Our team has developed successful approaches to evaluate and integrate affordability into the financial planning, cost allocation, and rate-setting process:
- First, evaluate affordability using more than just Median Household Income. Many in the water and sewer industry focus on utility bills as a percentage of median household income when evaluating affordability, but a true understanding of affordability requires a more detailed understanding of the community and consideration of alternative measures of affordability. Using available census tract and billing data allows you to target areas within a community that may have genuine affordability challenges. Using alternative ways to measure affordability, like the ratio of water and sewer costs to disposable household income for low-income households, or the number of hours for minimum wage workers, are additional methods to evaluate affordability that are also more effective and easier to communicate. For more great ideas on this point, see Manny Teodoro’s January 2018 AWWA Journal article Measuring Household Affordability for Water and Sewer Utilities.

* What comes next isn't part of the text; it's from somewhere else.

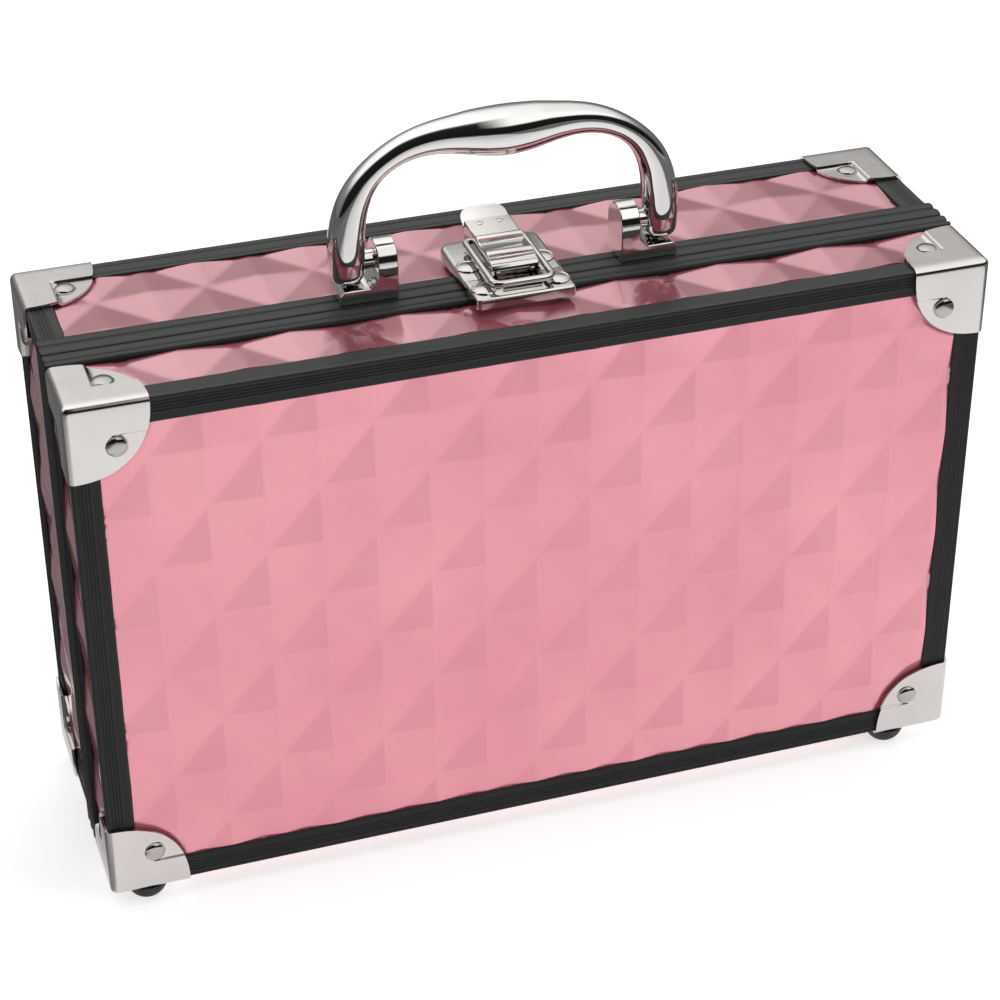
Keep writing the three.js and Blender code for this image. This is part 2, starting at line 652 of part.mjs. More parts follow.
function addLatchBase() {
  const { halfWidth, front, rear } = LATCH_BASE;
  const outline = roundedOutline(halfWidth, front, rear, 0.5, 4);
  const inset = roundedOutline(halfWidth - LATCH_SHEET, front - 2, rear - LATCH_SHEET, 0.4, 3);
  const overStrip = blockSolid([-40, -60, TOP], [40, BASE_STRIP_END + 0.5, TOP + 9]);
  const overPanel = blockSolid([-40, BASE_STRIP_END + 0.4, TOP - 5], [40, 60, TOP + 9]);
  const [py, pz] = [LEVER_PIVOT[0], TOP + LEVER_PIVOT[1]];
  const foot = TOP + 3;
  const ear = [
    [-6, foot], [-6, foot + 1.6],
    ...arc(py, pz, EAR_RADIUS, 80, 250, 6),
    [-11.6, foot + 1.1], [-11.6, foot],
  ];
  const bore = solid(rodX(py, pz, PIN_RADIUS + FIT, -10, 10, 12));
  const [near, far] = EAR_SPAN;
  const ears = [[-far, -near], [near, far]].map(([x0, x1]) => solid(alongX(ear, x0, x1)).subtract(bore));
  const rivets = BASE_RIVETS.map(([x, y]) => latchRivet(x, y));
  const base = union([pressedCover(outline, inset, overStrip, overPanel), ...ears, ...rivets]);
  add('latch_base', surface(base), CHROME);
  add('latch_pin', rodX(py, pz, PIN_RADIUS, -8.8, 8.8, 12), STEEL);
}

function addLever() {
  const [py, pz] = LEVER_PIVOT;
  const profile = [
    ...arc(py, pz, LEVER_NOSE, 270, 90, 8),
    [-12.6, 9.2], [-11.4, 10.3], [-9.4, 10.8], [-7.6, 10.5], [-0.9, 9.9], [0.6, 11.2], [2.8, 11.4],
    [4.2, 10.5], [15.5, 11.1], [15.5, 4.6], [14.6, 4], [-12, 4],
  ].map(([y, z]) => [y, TOP + z]);
  const barrel = rodX(py, TOP + pz, LEVER_NOSE, -5.2, 5.2, 16);
  const inside = [[-18, 3], [16, 3], [16, 9.6], [4.8, 9.4], [0, 8.9], [-7, 8.6], [-12, 8.1], [-18, 8.1]];
  const near = EAR_SPAN[0] - FIT;
  const far = EAR_SPAN[1] + FIT;
  const slot = (x0, x1) => blockSolid([x0, -18, TOP + 3], [x1, -11.6, pz + TOP + EAR_RADIUS + FIT]);
  const channel = solid(alongX(inside.map(([y, z]) => [y, TOP + z]), -7.2, 7.2));
  const hollow = union([channel, slot(-far, -near), slot(near, far)]);
  const lever = solid(alongX(profile, -LEVER_HALF_WIDTH, LEVER_HALF_WIDTH))
    .subtract(hollow)
    .add(solid(barrel))
    .subtract(solid(rodX(py, TOP + pz, PIN_RADIUS + FIT, -10, 10, 12)))
    .subtract(solid(rodX(BAIL_PIVOT_Y, TOP + pz, BAIL_WIRE + FIT, -10, 10, 12)));
  add('latch_lever', surface(lever), CHROME);
}

function addThumbTab() {
  const { inner, outer, corner, thickness, end } = TAB;
  const mid = [[3, 8.5], [15.8, 8.6], [17.2, 9], [19, 9.9], [20.9, 11], [end, 12.3]];
  const upper = mid.map(([y, z]) => [y, TOP + z + thickness / 2]);
  const lower = mid.map(([y, z]) => [y, TOP + z - thickness / 2]);
  const profile = [...upper, ...lower.reverse()];
  const behindLever = blockSolid([-outer, 15.8, TOP], [outer, end + 1, TOP + 20]);
  const inChannel = solid(alongX(profile, -inner, inner));
  const outside = solid(alongX(profile, -outer, outer)).intersect(behindLever);
  const rounded = solid(alongZ(roundedOutline(outer, 0, end + 0.1, 0.5, corner), TOP, TOP + 20));
  const shaped = inChannel.add(outside).intersect(rounded);
  add('latch_thumb_tab', surface(shaped), CHROME);
}

function addBail() {
  const rear = BAIL_PIVOT_Y;
  const bend = 2.6;
  const w = BAIL_HALF_WIDTH;
  const rightHalf = [
    [0, BAIL_BAR_Y],
    ...arc(w - bend, BAIL_BAR_Y + bend, bend, 270, 360, 4),
    ...arc(w - 1.5, rear - 1.5, 1.5, 0, 90, 3),
    [7.6, rear],
  ];
  const leftHalf = rightHalf.slice(1).reverse().map(([x, y]) => [-x, y]);
  const stations = [...leftHalf, ...rightHalf].map((at) => ({ at, wide: BAIL_WIRE, deep: BAIL_WIRE }));
  add('latch_bail', flatSweep(stations, 10, (x, y, z) => [x, y, TOP + LEVER_PIVOT[1] + z]), CHROME);
}

// ---------- hinges ----------
function hingeHeads(centre, y) {
  const leafZ = BOTTOM - HINGE_LEAF;
  return [-9, 9].map((x) => {
    const head = placed(rivetHead(1.9, 0.7, 8), (a, b, c) => [a + centre + x, b + y, leafZ - c]);
    return solid(head);
  });
}

function addHinges() {
  HINGE_CENTRES.forEach((centre, i) => {
    const name = i === 0 ? 'left' : 'right';
    const at = (x) => centre + x;
    const barrel = (x0, x1, radius) => solid(rodX(SEAM_Y, HINGE_Z, radius, at(x0), at(x1), 14));
    const half = HINGE_HALF_WIDTH;
    const knuckle = HINGE_KNUCKLE;
    const outerKnuckle = knuckle + FIT;
    const leaf = (x0, x1, y0, y1) => blockSolid([at(x0), y0, BOTTOM - HINGE_LEAF], [at(x1), y1, BOTTOM]);
    const base = union([
      leaf(-half, half, SEAM_Y + 1.7, HINGE_REACH.base),
      leaf(-half, -outerKnuckle, SEAM_Y, SEAM_Y + 2),
      leaf(outerKnuckle, half, SEAM_Y, SEAM_Y + 2),
      barrel(-half, -outerKnuckle, HINGE_BARREL),
      barrel(outerKnuckle, half, HINGE_BARREL),
      barrel(-half + 1, half - 1, HINGE_PIN),
      ...hingeHeads(centre, -5.4),
    ]);
    const bore = barrel(-knuckle - 1, knuckle + 1, HINGE_PIN + FIT);
    const lidKnuckle = barrel(-knuckle, knuckle, HINGE_BARREL).subtract(bore);
    const lidArm = leaf(-knuckle, knuckle, SEAM_Y - 2, SEAM_Y).subtract(bore);
    const lidLeaf = leaf(-half, half, HINGE_REACH.lid, SEAM_Y - 1.7);
    const lid = union([lidKnuckle, lidArm, lidLeaf, ...hingeHeads(centre, -16.6)]);
    add(`base_hinge_${name}`, surface(base), STEEL);
    add(`lid_hinge_${name}`, surface(lid), STEEL);
  });
}

// ---------- assembly ----------
addPanels('base', BACK, -1, BASE_WEB_END + FIT, BASE_STRIP_END);
addPanels('lid', FRONT, 1, LID_WEB[0] - FIT, LID_STRIP_END);
addShellRails('base', BACK, -1);
addShellRails('lid', FRONT, 1);
addBaseSideRails();
addClosureStrips('base');
addClosureStrips('lid');
addCornerCaps();
addFeet();
addLining('base', BACK, -1, BASE_WEB_END + FIT);
addLining('lid', FRONT, 1, LID_WEB[0] - FIT);
addHandleBrackets();
addHandle();
addKeeper();
addLatchBase();
addLever();
addThumbTab();
addBail();
addHinges();

export default group;
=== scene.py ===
"""Makeup train case: the looks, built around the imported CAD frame.

Builders work in millimetres in the frame of the CAD model; new_piece() turns them into metres.
"""
import math
import random

import bmesh
import bpy
import numpy as np
from mathutils import Matrix, Vector


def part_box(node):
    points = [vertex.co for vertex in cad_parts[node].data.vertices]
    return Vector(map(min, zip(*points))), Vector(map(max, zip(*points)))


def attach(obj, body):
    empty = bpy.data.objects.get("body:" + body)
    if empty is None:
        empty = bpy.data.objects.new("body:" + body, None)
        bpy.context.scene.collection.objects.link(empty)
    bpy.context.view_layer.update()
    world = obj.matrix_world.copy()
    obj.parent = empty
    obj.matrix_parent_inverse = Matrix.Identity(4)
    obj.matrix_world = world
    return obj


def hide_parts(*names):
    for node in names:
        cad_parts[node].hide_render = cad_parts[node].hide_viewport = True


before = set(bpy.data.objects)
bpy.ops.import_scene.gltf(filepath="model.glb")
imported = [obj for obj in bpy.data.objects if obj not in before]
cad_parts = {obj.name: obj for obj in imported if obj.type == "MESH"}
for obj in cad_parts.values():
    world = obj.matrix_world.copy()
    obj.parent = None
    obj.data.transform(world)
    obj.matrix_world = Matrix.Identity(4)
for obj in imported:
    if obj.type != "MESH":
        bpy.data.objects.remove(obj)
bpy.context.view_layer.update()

MM = 0.001
FIT = 0.15  # half the gap between neighbours

# ---------- planes taken from the frame, in millimetres ----------


def plane(node, side, axis):
    """Lowest (side 0) or highest (side 1) coordinate of a CAD node along one axis."""
    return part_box(node)[side][axis] / MM


def middle(node, axis):
    return (plane(node, 0, axis) + plane(node, 1, axis)) / 2


LEFT = plane("lid_corner_top_left", 0, 0)
RIGHT = plane("lid_corner_top_right", 1, 0)
FRONT = plane("lid_corner_top_left", 0, 1)
BACK = plane("base_corner_top_left", 1, 1)
BOTTOM = plane("lid_corner_bottom_left", 0, 2)
TOP = plane("lid_corner_top_left", 1, 2)
SEAM_Y = plane("lid_closure_top", 1, 1) + FIT
BASE_STRIP_END = plane("base_closure_top", 1, 1)
LID_STRIP_END = plane("lid_closure_top", 0, 1)
MIDDLE_Z = (TOP + BOTTOM) / 2
# outer planes, with the direction into the case
ENDS = (("top", TOP, -1), ("bottom", BOTTOM, 1))
SIDES = (("left", LEFT, 1), ("right", RIGHT, -1))

# ---------- layers, as depth inwards from the outer planes ----------
RAIL_BACK = 2.4
RAIL_EDGE = 10.6
PANEL_FACE = 2.7
PANEL_BACK = 6.7
LINING_FACE = 7.0
LINING_BACK = 8.2
# the webs of the closure strips, along y
BASE_WEB_END = -10.25
LID_WEB = (-17.9, -16.3)

# ---------- embossing ----------
DIAMOND_X = 19.1
DIAMOND_Z = 21.8
DIAMOND_RISE = 1.3
DIAMOND_STEPS = 20
RIDGE_SOFTNESS = 0.004
# one tip of the pattern on the large faces (x, z), on top and bottom (x, y), on the ends (z, y)
LARGE_TIP = (-2.5, TOP - 24.3)
FLAT_TIP = (-4.0, 22.5)
END_TIP = (TOP - 24.3, 22.5)
# strength of the painted shade on one side of each diamond, for each face of the case
PAINTED_SHADE_BY_FACE = {"front": 1.0, "back": 1.0, "left": 0.8, "right": 0.8, "bottom": 0.8, "top": 0.15}

# ---------- corner caps ----------
CAP_LEG = 28.5
CAP_BULGE = 2.4
CAP_RADIUS = 2.5
CAP_SHEET = 0.9
CAP_STEP = 11.0
CAP_STEP_DEPTH = 1.4
CAP_RIVET_AT = 16.5
CAP_RIVET = 4.0
CAP_RIVET_RISE = 1.6
# how gently a cap steps down onto the panel, along both directions of its top, large and side
# face, and how deep the step is there
CAP_SOFT = {
    "top": (1.8, 0.6, CAP_STEP_DEPTH),
    "large": (9.0, 0.6, 0.55),
    "side": (0.7, 0.7, CAP_STEP_DEPTH),
}

# ---------- mesh helpers ----------


def smooth_step(x):
    x = np.clip(x, 0.0, 1.0)
    return x * x * (3 - 2 * x)


def shell_of(node):
    """Body of a node of the lid or the base, by the first word of its name."""
    return node.split("_")[0] + "_shell"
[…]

- Attach future rate increases to actual usage and incomes. It’s important to understand how affordable your utility service is today and in the future. When projected over time, how does it change for alternative financial plans? Using GIS, census, and billing data as part of the current and future affordability analyses is a great way to visually show and communicate affordability challenges to stakeholders. Managers need to know if their affordability situation is stable, or if it is likely to get progressively worse, and if so, when.
- Understand how groups with affordability challenges use water. Integrating data from affordable housing, rental agencies, census, and other sources can allow for a more specific understanding of the water-usage patterns of those with affordability challenges. Are affordability problems occurring despite efficient use, or are they being exacerbated by water losses behind the meter or excessive consumption? This type of knowledge can help ensure the appropriate allocation of cost based upon system use—nothing else—so the costs are equitable.
A recent project I managed for the City of Ann Arbor, Michigan, is a great example of this approach. Of course, all communities are different.
_q_tweetable:If we focus on how to better understand and define affordability, we can arrive at fair rates that enhance affordability and fund critical infrastructure._q_An early adopter of advanced metering infrastructure (AMI), which provides real-time data on water use, the City of Ann Arbor has been gathering detailed customer usage data for over a decade. But because the data was extremely difficult to synthesize into a cohesive format, there was no way to use the data to design more equitable rate structures.
That’s where we came in. We analyzed the AMI data to tease out how customers were using the water system on a peak day and peak hour basis. We discovered that there were noticeably higher demands during the summer months, driven by seasonal irrigation. The cost of service associated with meeting these demands is very high due to the capacity requirements. With clear evidence of customer usage patterns, our team helped the City design rates that better reflect the true cost of service to meet those peak demands and charge high-use customers more, and lower-volume users less (seems equitable and affordable, right?)
It’s also important to note that we cross-referenced the AMI data and billing information with census data, land use, affordable housing, and rental databases so we could identify and evaluate the specific usage characteristics and peaking patterns of low income single-family residential customers and multifamily residential customers (household types identified with affordability challenges). This analysis was imperative to recognizing different water use behaviors that we therefore used in cost-of-service allocations and in alternative rate structures.
Utilities are wise to heed legal precedents to set utility rates that align with cost-of-service results and ensure the proportionality of a customer’s bill to their usage. And that’s what we did in Ann Arbor, because in creating a standalone rate class for multifamily customers reflecting their water use characteristics, the proposed multifamily water rates are significantly lower than those being paid today. This reduced cost directly impacts multifamily customers if they are individually metered, or the property (also helping stabilize rental prices in the community).
The utility affordability crisis some lower-income populations are experiencing may be partially remedied by proactive rate-setting practices.
Residential customers with water use evenly distributed throughout the year would be subject only to the lowest tiers of the inclining block rate structure. These customers can be assured that they are paying rates that are for the “base” cost of the system and do not include costs driven by seasonal users.
The study also recommended additional steps to address affordability outside of the rate-setting process. This included additional data gathering to better identify attributes of customers with affordability challenges, continued partnerships with the community to maximize existing resources, providing resources to customers with affordability challenges, and utilizing non-utility funding sources to expand existing affordability programs.
Affordability doesn’t have to be complicated. If we focus on how to better understand and define it, and then integrate it into rate setting, we can climb out of the “median household income” cycle and arrive at fair rates that enhance affordability and fund critical infrastructure.